## WHAT THE TASK ASKS
Gather from the material every line that contains the string "scene".

## WORKING DATA

----

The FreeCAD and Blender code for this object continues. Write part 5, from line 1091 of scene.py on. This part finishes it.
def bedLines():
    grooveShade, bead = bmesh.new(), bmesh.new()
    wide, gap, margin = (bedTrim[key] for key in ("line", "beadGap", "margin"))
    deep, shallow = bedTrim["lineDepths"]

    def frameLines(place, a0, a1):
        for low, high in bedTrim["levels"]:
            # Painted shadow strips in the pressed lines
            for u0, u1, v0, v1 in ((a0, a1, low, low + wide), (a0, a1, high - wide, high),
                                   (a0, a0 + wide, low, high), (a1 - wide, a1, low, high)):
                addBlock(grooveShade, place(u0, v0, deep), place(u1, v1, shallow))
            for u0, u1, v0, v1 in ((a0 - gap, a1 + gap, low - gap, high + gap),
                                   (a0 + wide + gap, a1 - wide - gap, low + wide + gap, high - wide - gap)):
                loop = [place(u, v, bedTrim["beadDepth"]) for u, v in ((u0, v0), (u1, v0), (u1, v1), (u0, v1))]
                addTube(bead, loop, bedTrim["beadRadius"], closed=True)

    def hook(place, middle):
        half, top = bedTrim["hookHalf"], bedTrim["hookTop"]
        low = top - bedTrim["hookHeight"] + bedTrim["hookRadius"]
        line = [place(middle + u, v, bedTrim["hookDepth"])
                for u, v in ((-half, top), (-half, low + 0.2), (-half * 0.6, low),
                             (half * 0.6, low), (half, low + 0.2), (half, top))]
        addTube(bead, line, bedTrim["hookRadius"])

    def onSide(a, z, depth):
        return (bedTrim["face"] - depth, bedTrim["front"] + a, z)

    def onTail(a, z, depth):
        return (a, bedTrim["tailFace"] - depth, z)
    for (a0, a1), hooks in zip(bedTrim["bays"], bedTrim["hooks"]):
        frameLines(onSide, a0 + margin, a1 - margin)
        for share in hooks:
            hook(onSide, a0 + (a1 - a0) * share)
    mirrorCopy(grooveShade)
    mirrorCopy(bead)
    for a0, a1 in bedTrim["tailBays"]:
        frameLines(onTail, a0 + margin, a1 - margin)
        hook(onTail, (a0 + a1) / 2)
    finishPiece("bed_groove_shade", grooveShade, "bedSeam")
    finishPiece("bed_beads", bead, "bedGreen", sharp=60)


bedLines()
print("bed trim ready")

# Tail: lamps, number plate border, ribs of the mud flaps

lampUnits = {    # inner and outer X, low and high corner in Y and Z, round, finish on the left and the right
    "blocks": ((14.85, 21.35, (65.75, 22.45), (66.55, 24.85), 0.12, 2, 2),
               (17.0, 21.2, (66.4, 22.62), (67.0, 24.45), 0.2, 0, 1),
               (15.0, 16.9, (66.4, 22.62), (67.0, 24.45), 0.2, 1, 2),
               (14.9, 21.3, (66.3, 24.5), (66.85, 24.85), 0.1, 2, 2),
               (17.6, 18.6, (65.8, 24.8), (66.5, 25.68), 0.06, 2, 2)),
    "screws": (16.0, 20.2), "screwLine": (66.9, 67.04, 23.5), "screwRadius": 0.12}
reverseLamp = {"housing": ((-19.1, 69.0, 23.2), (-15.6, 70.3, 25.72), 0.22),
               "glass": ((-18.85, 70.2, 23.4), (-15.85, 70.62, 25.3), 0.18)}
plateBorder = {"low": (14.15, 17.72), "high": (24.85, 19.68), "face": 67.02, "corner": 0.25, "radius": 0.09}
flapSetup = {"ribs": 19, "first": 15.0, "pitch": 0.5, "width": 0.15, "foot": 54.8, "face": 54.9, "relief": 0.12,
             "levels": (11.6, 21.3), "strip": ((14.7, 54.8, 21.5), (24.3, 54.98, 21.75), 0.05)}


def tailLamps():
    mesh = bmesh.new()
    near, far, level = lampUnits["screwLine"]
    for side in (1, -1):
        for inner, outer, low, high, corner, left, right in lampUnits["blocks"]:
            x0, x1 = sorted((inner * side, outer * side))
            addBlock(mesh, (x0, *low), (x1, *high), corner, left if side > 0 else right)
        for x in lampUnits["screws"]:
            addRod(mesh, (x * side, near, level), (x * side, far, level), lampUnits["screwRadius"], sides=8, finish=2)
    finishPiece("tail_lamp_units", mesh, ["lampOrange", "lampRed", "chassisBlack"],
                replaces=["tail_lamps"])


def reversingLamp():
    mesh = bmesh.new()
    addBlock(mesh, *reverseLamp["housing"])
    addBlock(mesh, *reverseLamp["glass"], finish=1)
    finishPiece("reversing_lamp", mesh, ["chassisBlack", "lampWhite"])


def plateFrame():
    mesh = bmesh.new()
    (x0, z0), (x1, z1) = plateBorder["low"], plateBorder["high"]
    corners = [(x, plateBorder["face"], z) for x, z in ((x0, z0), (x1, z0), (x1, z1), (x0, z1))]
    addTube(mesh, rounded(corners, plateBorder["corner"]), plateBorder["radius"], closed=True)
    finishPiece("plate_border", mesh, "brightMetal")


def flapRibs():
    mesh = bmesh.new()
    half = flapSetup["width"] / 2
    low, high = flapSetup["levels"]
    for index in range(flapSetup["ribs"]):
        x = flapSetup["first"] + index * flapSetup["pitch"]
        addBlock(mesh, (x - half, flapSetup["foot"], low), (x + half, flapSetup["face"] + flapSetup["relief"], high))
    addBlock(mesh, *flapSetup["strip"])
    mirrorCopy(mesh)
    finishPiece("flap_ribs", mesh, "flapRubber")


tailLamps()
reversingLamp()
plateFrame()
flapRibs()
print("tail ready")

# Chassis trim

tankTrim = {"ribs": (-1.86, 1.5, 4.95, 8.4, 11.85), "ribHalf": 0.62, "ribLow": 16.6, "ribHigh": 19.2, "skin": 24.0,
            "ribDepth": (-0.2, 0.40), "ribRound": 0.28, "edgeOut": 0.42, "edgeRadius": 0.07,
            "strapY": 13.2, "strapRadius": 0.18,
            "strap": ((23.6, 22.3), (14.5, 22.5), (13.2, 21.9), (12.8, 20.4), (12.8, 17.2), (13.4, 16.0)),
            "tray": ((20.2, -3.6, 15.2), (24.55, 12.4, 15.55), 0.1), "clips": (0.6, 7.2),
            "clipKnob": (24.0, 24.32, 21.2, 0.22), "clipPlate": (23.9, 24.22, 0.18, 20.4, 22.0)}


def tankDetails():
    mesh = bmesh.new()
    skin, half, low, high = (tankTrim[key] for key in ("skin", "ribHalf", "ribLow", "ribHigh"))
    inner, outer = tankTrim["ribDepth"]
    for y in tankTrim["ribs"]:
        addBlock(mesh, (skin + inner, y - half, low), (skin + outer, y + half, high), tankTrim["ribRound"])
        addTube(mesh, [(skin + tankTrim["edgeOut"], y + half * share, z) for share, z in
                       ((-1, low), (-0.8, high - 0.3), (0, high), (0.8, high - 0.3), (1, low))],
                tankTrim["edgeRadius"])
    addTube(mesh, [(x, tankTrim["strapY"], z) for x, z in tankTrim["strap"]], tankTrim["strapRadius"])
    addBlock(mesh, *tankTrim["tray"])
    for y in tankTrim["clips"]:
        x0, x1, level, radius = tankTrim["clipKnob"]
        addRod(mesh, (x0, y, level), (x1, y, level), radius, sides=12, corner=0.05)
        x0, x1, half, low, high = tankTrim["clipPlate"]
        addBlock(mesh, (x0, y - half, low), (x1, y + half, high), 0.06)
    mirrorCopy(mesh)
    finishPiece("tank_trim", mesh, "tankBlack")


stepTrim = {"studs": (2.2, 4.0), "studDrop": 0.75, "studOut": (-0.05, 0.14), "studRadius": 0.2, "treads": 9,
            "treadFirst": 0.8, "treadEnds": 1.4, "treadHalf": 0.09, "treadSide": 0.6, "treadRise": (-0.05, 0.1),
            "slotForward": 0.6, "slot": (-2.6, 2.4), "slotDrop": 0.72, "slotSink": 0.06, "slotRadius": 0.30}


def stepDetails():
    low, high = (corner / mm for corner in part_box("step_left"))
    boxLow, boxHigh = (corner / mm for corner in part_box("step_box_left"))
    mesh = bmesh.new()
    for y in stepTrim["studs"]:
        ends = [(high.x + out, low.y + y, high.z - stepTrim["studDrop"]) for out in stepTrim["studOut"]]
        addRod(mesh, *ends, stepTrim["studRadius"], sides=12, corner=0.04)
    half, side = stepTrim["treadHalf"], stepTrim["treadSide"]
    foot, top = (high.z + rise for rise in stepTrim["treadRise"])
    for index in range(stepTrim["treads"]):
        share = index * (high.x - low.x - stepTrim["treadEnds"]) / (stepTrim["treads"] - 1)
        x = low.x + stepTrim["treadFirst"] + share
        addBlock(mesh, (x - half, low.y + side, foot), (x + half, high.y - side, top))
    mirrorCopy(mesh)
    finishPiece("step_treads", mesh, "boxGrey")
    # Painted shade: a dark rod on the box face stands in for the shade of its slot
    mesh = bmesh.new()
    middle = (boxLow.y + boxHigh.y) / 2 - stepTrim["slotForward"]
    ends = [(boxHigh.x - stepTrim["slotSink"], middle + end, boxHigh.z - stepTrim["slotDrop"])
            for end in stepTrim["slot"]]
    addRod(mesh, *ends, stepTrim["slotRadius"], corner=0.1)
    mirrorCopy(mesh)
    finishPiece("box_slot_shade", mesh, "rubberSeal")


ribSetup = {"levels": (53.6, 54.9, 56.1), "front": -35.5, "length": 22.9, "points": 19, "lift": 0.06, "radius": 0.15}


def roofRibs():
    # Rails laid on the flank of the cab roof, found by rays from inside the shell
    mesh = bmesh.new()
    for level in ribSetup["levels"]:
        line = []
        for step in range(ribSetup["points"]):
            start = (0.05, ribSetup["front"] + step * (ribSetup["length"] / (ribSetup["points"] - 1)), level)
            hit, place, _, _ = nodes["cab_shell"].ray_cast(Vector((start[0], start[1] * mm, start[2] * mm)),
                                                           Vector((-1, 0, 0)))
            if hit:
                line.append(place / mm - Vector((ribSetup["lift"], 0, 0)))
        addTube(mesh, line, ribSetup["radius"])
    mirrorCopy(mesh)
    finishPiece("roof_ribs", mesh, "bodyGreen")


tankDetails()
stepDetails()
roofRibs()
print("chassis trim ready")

----

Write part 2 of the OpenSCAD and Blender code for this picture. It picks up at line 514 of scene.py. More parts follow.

----

## COMPLETE RESPONSE
The FreeCAD and Blender code for this object continues. Write part 5, from line 1091 of scene.py on. This part finishes it.
Write part 2 of the OpenSCAD and Blender code for this picture. It picks up at line 514 of scene.py. More parts follow.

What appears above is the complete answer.